You think I’m kidding? Here’s a conversation I had just the other day with one of my clients, an established actor in his 30s:

“Good news. You have an audition tomorrow morning for ‘Castle.’ ”

“That’s great. How many pages?”

“Nine.”

“Oh God, that’s so much.”

These are the kind of responses that make my blood boil. From an agent’s perspective, more material means a bigger part with more chances to make an impression. And that’s a good thing, right?

It gets worse during pilot season. As the stakes get higher, common sense goes right out the window. Why celebrate an even money win when you were hoping to score a million-dollar jackpot?

Pilot season is a time when every little accomplishment should be cheered as a major one, but actors never see it that way. They’re too focused on booking a pilot that goes to series and becomes the next big thing. That would be great but it’s a long shot, and I would argue there’s a more positive and realistic way to look at your career.
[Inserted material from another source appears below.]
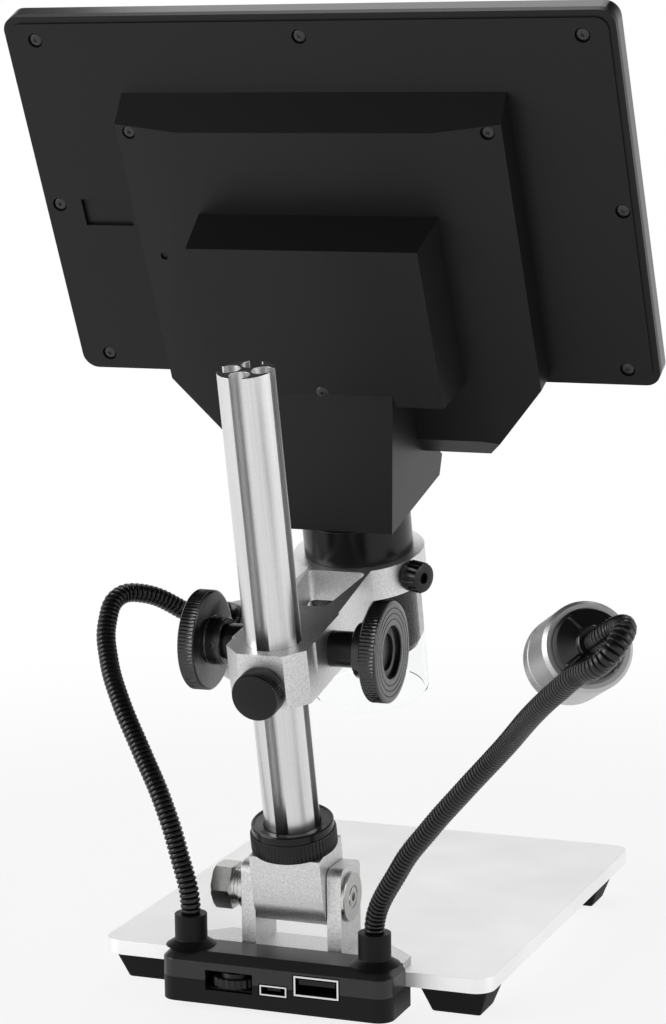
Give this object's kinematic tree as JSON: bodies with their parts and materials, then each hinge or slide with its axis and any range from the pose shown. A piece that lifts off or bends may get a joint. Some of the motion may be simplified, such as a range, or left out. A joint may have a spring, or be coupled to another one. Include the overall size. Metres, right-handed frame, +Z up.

For example, if you test for a series regular role but the part ends up going to another actor, there are two possible responses. First, you can disappear into a major funk because that was the one role that would’ve made you famous and it’s highly unlikely another will ever come along. Or second, you can realize that the simple act of testing has elevated you from the pack and now other casting directors will want to see you for their pilots. And on top of that, you have a brand-new quote that I negotiated through the roof and will come in handy next time you test.

Which response do you think is healthier?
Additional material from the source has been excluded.